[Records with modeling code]

======

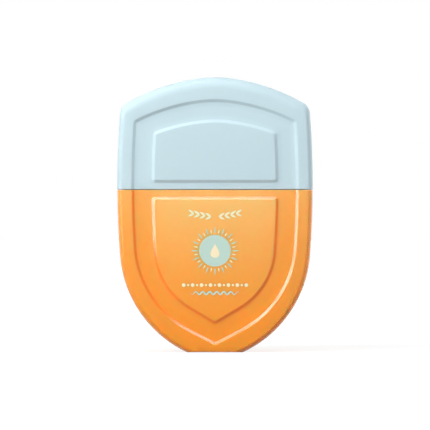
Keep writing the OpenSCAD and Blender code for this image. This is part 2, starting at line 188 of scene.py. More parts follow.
class BottleShape(PropertyGroup):
    """Outline, edges and relief of the shield."""

    width: length("Width", (cap_high.x - cap_low.x) / MM, "Width across the widest level")
    height: length("Height", cap_high.z / MM, "Height from the foot to the apex")
    depth: length("Depth", (cap_high.y - cap_low.y) / MM, "Depth from the front face to the back face")
    body_top: length("Body top", collar_low.z / MM, "Height of the body's shoulder under the seam")
    cap_bottom: length("Cap bottom", cap_low.z / MM, "Height of the cap's lower edge over the seam")
    seam_round: length("Seam rounding", 0.12, "Radius of the edges on both sides of the seam")
    wall: length("Body wall", 1.2, "Wall of the blow-moulded body")
    cap_wall: length("Cap wall", 1.4, "Wall of the cap behind the recessed band")
    cap_side_wall: length("Cap side wall", 1.7, "Wall of the cap at its sides and arch")
    hollow_round: length("Hollow rounding", 1.6, "Corner radius of the cap's hollow")
    foot_width: length("Foot width", 19.4, "Width of the foot, measured between the flanks")
    foot_round: length("Foot rounding", 0.7, "Corner radius at each end of the foot")
    foot_hollow: length("Foot hollow", 0.6, "Depth of the hollow under the foot")
    foot_rim: length("Foot rim", 3.0, "Width of the rim round the hollow under the foot")
    foot_slope: length("Foot slope", 1.2, "Width of the slope round the hollow under the foot")
    widest_level: length("Widest level", 54, "Height of the widest level")
    side_radius: length("Side radius", 310, "Radius of the slight bow of the sides")
    flank_level: length("Flank level", 31.7, "Height at which the flanks run into the sides")
    arch_radius: length("Arch radius", 65.5, "Radius of each arc of the top arch")
    arch_offset: length("Arch offset", 3.55, "How far each arch centre lies past the middle")
    apex_radius: length("Apex radius", 40, "Radius that blunts the apex")
    shoulder_radius: length("Shoulder radius", 4.4, "Corner radius of the shoulders")
    edge_depth: length("Edge depth", 2.8, "Reach of the edge rounding along Y")
    edge_side: length("Edge side", 1.7, "Reach of the edge rounding in from the sides")
    edge_top: length("Edge top", 3.6, "Reach of the edge rounding down from the arch")
    edge_foot: length("Edge foot", 0.45, "Reach of the edge rounding up from the foot")
    side_crown: length("Side crown", 0.25, "Swell of the side wall at mid depth")
    parting_line: length("Parting line", 0.05, "Height of the mould's parting line on the body")
    relief: length("Relief", 0.65, "Depth of the recessed band")
    step_slope: angle("Step slope", 29, "Slope of each step")
    step_round: length("Step rounding", 0.2, "Radius at the raised edge of each step")
    step_root: length("Step root", 0.1, "Radius at the foot of each step")
    run_out: length("Run-out", 1.6, "Width of the soft run-out at the foot of each step")
    run_out_slope: angle("Run-out slope", 8, "Slope at which each step meets its run-out")
    border_side: length("Border side", 5.3, "Width of the raised border at the sides")
    border_top: length("Border top", 7.85, "Height of the raised border at the apex")
    border_tip: length("Border tip", 2.8, "Height of the border's pointed tip")
    border_slope: angle("Border slope", 27.5, "Slope of the border's edges at its tip")
    border_flank_level: length("Border flank level", 34.1, "Height where the border's flanks end")
    band_side: length("Band side", 6.6, "Width of the recessed band at the sides")
    band_top: length("Band top", 6.7, "Height of the recessed band under the arch")
    panel_tip: length("Panel tip", 9.7, "Height of the panel's pointed tip")
    panel_slope: angle("Panel slope", 31, "Slope of the panel's edges at its tip")
    panel_flank_level: length("Panel flank level", 32.8, "Height where the panel's flanks end")
    panel_gap: length("Panel gap", 2.75, "Distance from the seam to the edge of each panel")
    corner_radius: length("Corner radius", 1.0, "Corner radius of the border and the panels")
    tip_radius: length("Tip radius", 1.2, "Radius that blunts the tips of the border and the panel")


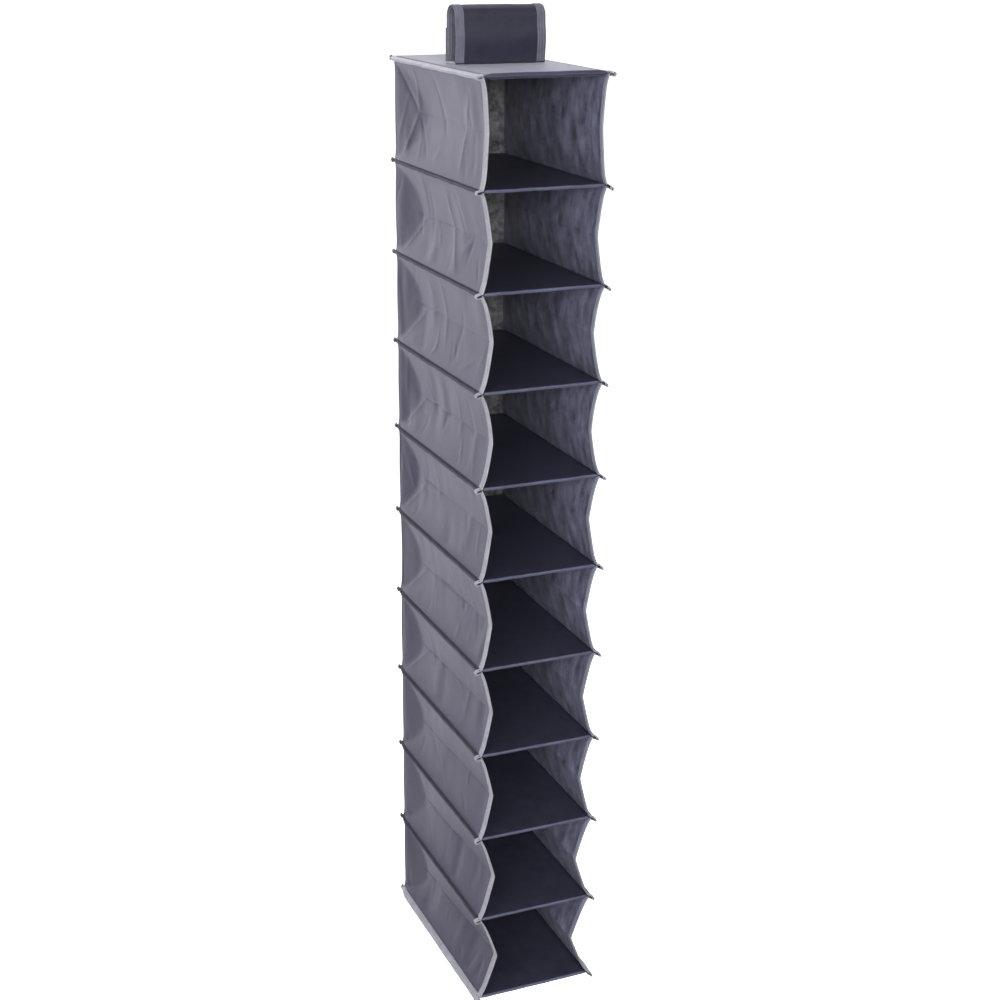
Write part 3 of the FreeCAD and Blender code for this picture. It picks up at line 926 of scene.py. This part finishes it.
def seam_end_tapes(number):
    """Short tape ends folded round the corners of a level's side seams, as small light ears."""
    body = LEVEL_BODIES[number]
    front = np.linspace(FRONT - 1.6, FRONT + 4.6, 8)
    rear = np.linspace(REAR + 3.4, REAR + FIN + 1.4, 7)
    droop = -0.5 * smooth(FRONT + 3, FRONT - 1.5, front)
    rise = 0.8 * smooth(REAR + 4, REAR + 9, rear)
    front_section = tape_section(6.0, 1.7, 0.75, 6)
    rear_section = tape_section(3.4, 1.75, 0.55, 4)
    for edge, word in ((0, "left"), (1, "right")):
        grid = seam_tape(number, edge, front, front_section, thick=0.5, lift=droop, proud=1.4)
        swept_piece(f"{LEVELS[number]}_seam_end_front_{word}", grid, TAPE_CLOTH, body)
        grid = seam_tape(number, edge, rear, rear_section, thick=0.4, lift=rise, proud=0.6)
        swept_piece(f"{LEVELS[number]}_seam_end_rear_{word}", grid, STRAP_TAPE, body)


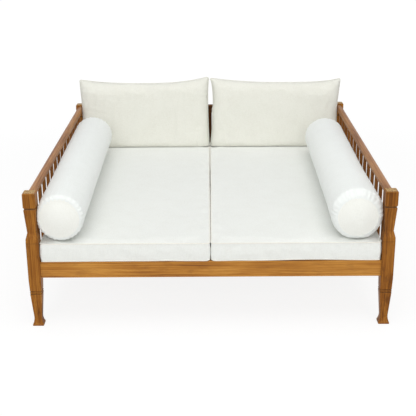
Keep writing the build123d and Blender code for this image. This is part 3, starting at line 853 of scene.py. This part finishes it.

======

§ Task requirements
Output the entries verbatim.

§ Full output
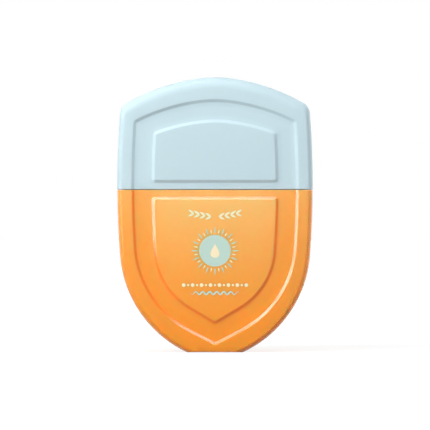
Keep writing the OpenSCAD and Blender code for this image. This is part 2, starting at line 188 of scene.py. More parts follow.
class BottleShape(PropertyGroup):
    """Outline, edges and relief of the shield."""

    width: length("Width", (cap_high.x - cap_low.x) / MM, "Width across the widest level")
    height: length("Height", cap_high.z / MM, "Height from the foot to the apex")
    depth: length("Depth", (cap_high.y - cap_low.y) / MM, "Depth from the front face to the back face")
    body_top: length("Body top", collar_low.z / MM, "Height of the body's shoulder under the seam")
    cap_bottom: length("Cap bottom", cap_low.z / MM, "Height of the cap's lower edge over the seam")
    seam_round: length("Seam rounding", 0.12, "Radius of the edges on both sides of the seam")
    wall: length("Body wall", 1.2, "Wall of the blow-moulded body")
    cap_wall: length("Cap wall", 1.4, "Wall of the cap behind the recessed band")
    cap_side_wall: length("Cap side wall", 1.7, "Wall of the cap at its sides and arch")
    hollow_round: length("Hollow rounding", 1.6, "Corner radius of the cap's hollow")
    foot_width: length("Foot width", 19.4, "Width of the foot, measured between the flanks")
    foot_round: length("Foot rounding", 0.7, "Corner radius at each end of the foot")
    foot_hollow: length("Foot hollow", 0.6, "Depth of the hollow under the foot")
    foot_rim: length("Foot rim", 3.0, "Width of the rim round the hollow under the foot")
    foot_slope: length("Foot slope", 1.2, "Width of the slope round the hollow under the foot")
    widest_level: length("Widest level", 54, "Height of the widest level")
    side_radius: length("Side radius", 310, "Radius of the slight bow of the sides")
    flank_level: length("Flank level", 31.7, "Height at which the flanks run into the sides")
    arch_radius: length("Arch radius", 65.5, "Radius of each arc of the top arch")
    arch_offset: length("Arch offset", 3.55, "How far each arch centre lies past the middle")
    apex_radius: length("Apex radius", 40, "Radius that blunts the apex")
    shoulder_radius: length("Shoulder radius", 4.4, "Corner radius of the shoulders")
    edge_depth: length("Edge depth", 2.8, "Reach of the edge rounding along Y")
    edge_side: length("Edge side", 1.7, "Reach of the edge rounding in from the sides")
    edge_top: length("Edge top", 3.6, "Reach of the edge rounding down from the arch")
    edge_foot: length("Edge foot", 0.45, "Reach of the edge rounding up from the foot")
    side_crown: length("Side crown", 0.25, "Swell of the side wall at mid depth")
    parting_line: length("Parting line", 0.05, "Height of the mould's parting line on the body")
    relief: length("Relief", 0.65, "Depth of the recessed band")
    step_slope: angle("Step slope", 29, "Slope of each step")
    step_round: length("Step rounding", 0.2, "Radius at the raised edge of each step")
    step_root: length("Step root", 0.1, "Radius at the foot of each step")
    run_out: length("Run-out", 1.6, "Width of the soft run-out at the foot of each step")
    run_out_slope: angle("Run-out slope", 8, "Slope at which each step meets its run-out")
    border_side: length("Border side", 5.3, "Width of the raised border at the sides")
    border_top: length("Border top", 7.85, "Height of the raised border at the apex")
    border_tip: length("Border tip", 2.8, "Height of the border's pointed tip")
    border_slope: angle("Border slope", 27.5, "Slope of the border's edges at its tip")
    border_flank_level: length("Border flank level", 34.1, "Height where the border's flanks end")
    band_side: length("Band side", 6.6, "Width of the recessed band at the sides")
    band_top: length("Band top", 6.7, "Height of the recessed band under the arch")
    panel_tip: length("Panel tip", 9.7, "Height of the panel's pointed tip")
    panel_slope: angle("Panel slope", 31, "Slope of the panel's edges at its tip")
    panel_flank_level: length("Panel flank level", 32.8, "Height where the panel's flanks end")
    panel_gap: length("Panel gap", 2.75, "Distance from the seam to the edge of each panel")
    corner_radius: length("Corner radius", 1.0, "Corner radius of the border and the panels")
    tip_radius: length("Tip radius", 1.2, "Radius that blunts the tips of the border and the panel")


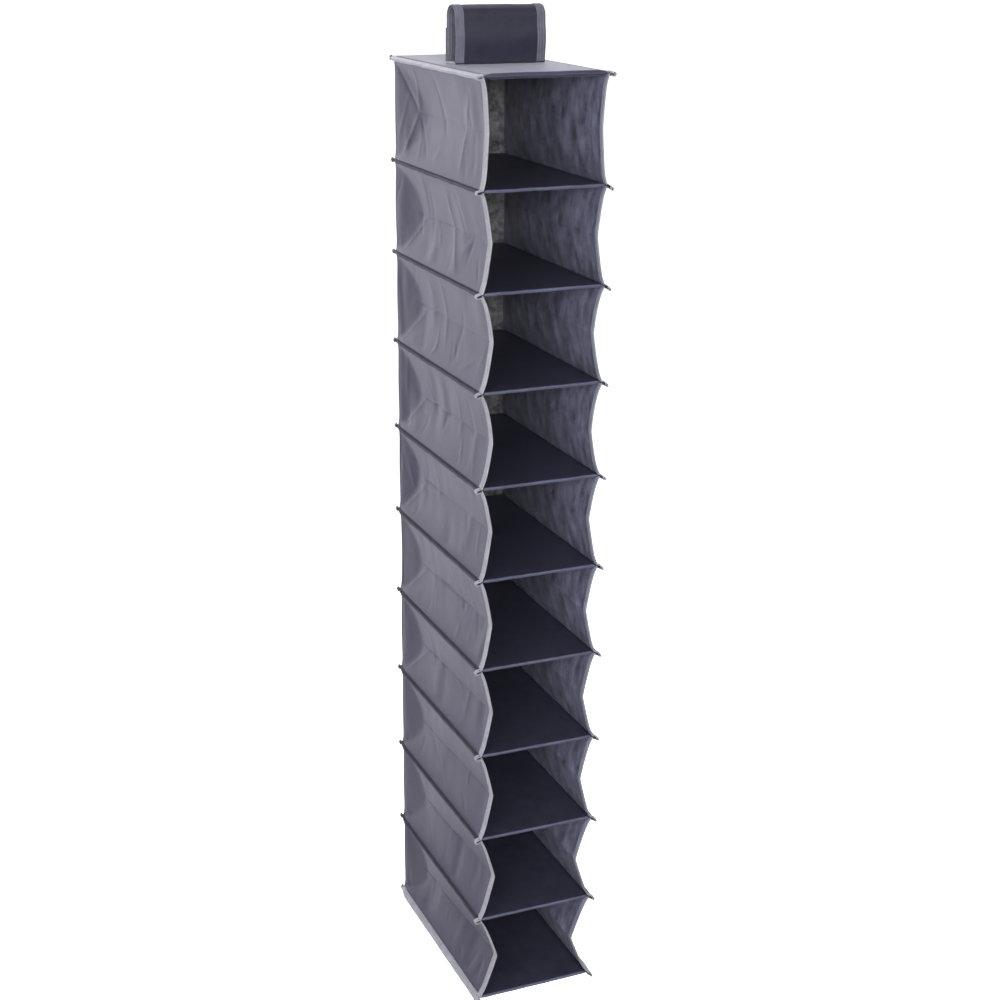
Write part 3 of the FreeCAD and Blender code for this picture. It picks up at line 926 of scene.py. This part finishes it.
def seam_end_tapes(number):
    """Short tape ends folded round the corners of a level's side seams, as small light ears."""
    body = LEVEL_BODIES[number]
    front = np.linspace(FRONT - 1.6, FRONT + 4.6, 8)
    rear = np.linspace(REAR + 3.4, REAR + FIN + 1.4, 7)
    droop = -0.5 * smooth(FRONT + 3, FRONT - 1.5, front)
    rise = 0.8 * smooth(REAR + 4, REAR + 9, rear)
    front_section = tape_section(6.0, 1.7, 0.75, 6)
    rear_section = tape_section(3.4, 1.75, 0.55, 4)
    for edge, word in ((0, "left"), (1, "right")):
        grid = seam_tape(number, edge, front, front_section, thick=0.5, lift=droop, proud=1.4)
        swept_piece(f"{LEVELS[number]}_seam_end_front_{word}", grid, TAPE_CLOTH, body)
        grid = seam_tape(number, edge, rear, rear_section, thick=0.4, lift=rise, proud=0.6)
        swept_piece(f"{LEVELS[number]}_seam_end_rear_{word}", grid, STRAP_TAPE, body)


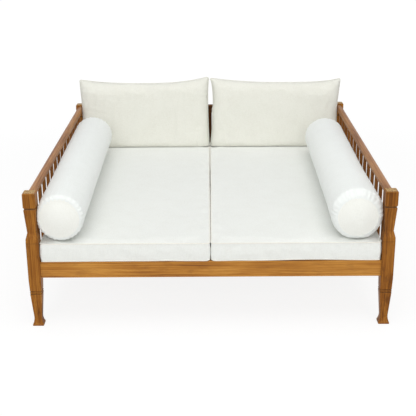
Keep writing the build123d and Blender code for this image. This is part 3, starting at line 853 of scene.py. This part finishes it.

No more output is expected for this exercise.